(48) Al llegar al navío, Molina contó
maravillas de Tumbes. “Dijo que las casas eran de piedra y que, antes de que
hablase con el cacique, pasó por tres puertas con porteros que las guardaban, y
que se servían con vasos de plata y oro. Pizarro dio mucha gracias a Dios, y se
quejó mucho de los españoles que se volvieron”. Lo decía en el sentido de que,
si hubiera podido contar con ellos, habría sido posible ir directamente a la
conquista de los incas. Pero Cieza hace una reflexión acertada: “Y se engañaba,
porque si fuera con ellos y procurara
dar la guerra, los matarían, porque Huayna Cápac estaba vivo y los incas no
tenían las diferencias que después, cuando volvió, hallaron (de hecho, no tardó
mucho en morir el gran emperador)”. Añade algo que ya resulta demasiado
angelical (aunque le honra): “Si con buenas palabras quisieran convertir a las
gentes, que se hallaban tan pacíficas, no necesitarían a los que se marcharon,
pues bastaban los que con él estaban; mas las cosas de las Indias son juicios
de Dios salidos de su profunda sabiduría, y Él sabe por qué ha permitido lo que
ha pasado”. Es llamativo que Cieza, con larga experiencia en las continuas
batallas de las Indias, terminara defendiendo un grado de pacifismo imposible.

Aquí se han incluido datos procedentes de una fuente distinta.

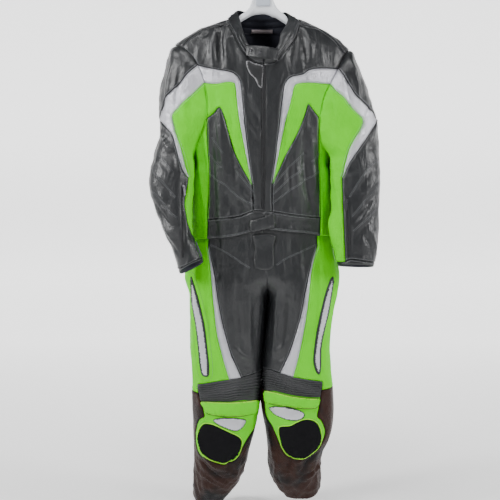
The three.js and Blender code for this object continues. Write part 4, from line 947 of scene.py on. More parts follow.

El caso es que rechaza la guerra, pero insiste en que la acepta como un
misterio divino: “Dios fue servido de que, mientras Huayna Cápac reinó, no
entrasen en su tierra los españoles, y que ellos estuviesen en Panamá hasta que
murió. Y las Escrituras son para que los hombres entiendan los acaecimientos, y
consideren cómo ordena Dios las cosas y se hace lo que ellos no piensan”.
A Pizarro le pareció que Molina estaba
exagerando la importancia de Tumbes y, para quitarse las dudas, decidió enviar
a otro ‘observador’. Escogió al griego Pedro de Candía, quien, aunque
pecaba de ‘fantasmón’, era un hombre de mundo y muy perspicaz. Se fue solo (se
supone que con un intérprete), sacando pecho y con un arcabuz. Los nativos lo
llevaron ante el cacique, que estaba acompañado de sus notables: “Se asombraron
de ver a Candía tan dispuesto y rogáronle que usara el arcabuz porque ya lo había
hecho en el navío en presencia de algunos indios. Por les hacer placer, puso la
mecha, y acertando en un tablón grueso que allí estaba, lo pasó como si fuera
un melón. Muchos de los indios cayeron en tierra y otros dieron un grito;
juzgaban por muy valiente al cristiano por su disposición y por soltar aquellos
tiros. Luego diéronle de comer
cumplidamente y le preguntaron mucha cosas. Las mamaconas, que son las
vírgenes sagradas, le quisieron ver, el cacique mandó que se lo llevaran, y
holgaron en extremo con ver a Candía; hacían labores de lana y fina ropa, y
estaban al servicio del templo; las más eran hermosas, y todas muy amorosas (usado entonces en el sentido de ‘amables’).
Cuando Candía volvió a la nao, le contó a Pizarro tantas cosas que, en comparación,
no era nada lo que había dicho Alonso de Molina; porque dijo que vio cántaros
de plata y estar labrando a muchos plateros, y que por algunas paredes del
templo había planchas de oro y plata, y que las mujeres que llamaban ‘del Sol’
eran muy hermosas. Locos estaban de placer los españoles en oír tantas cosas, y
esperaban en Dios gozar su parte de ello”.
(Imagen) Es posible que el buen
recibimiento que tuvieron Pizarro y los ‘trece de la fama’ allá adonde llegaban
se debiera a que no suponían una amenaza por ser tan pocos y a que, con buen
criterio, los españoles se limitaron a observar diplomáticamente y con buenas
maneras. Pero también a que Huayna Cápac aún vivía (murió poco después) y su
imperio estaba en paz porque no había estallado la terrible guerra civil entre
sus hijos. Con su llegada a Tumbes, Pizarro ya sobrepasó lo descubierto por el
piloto Bartolomé Ruiz, pero no recaló en la isla Puná; eso quedó para el
siguiente viaje (nada pacífico), y en ambos sitios iban a tener muy duros enfrentamientos.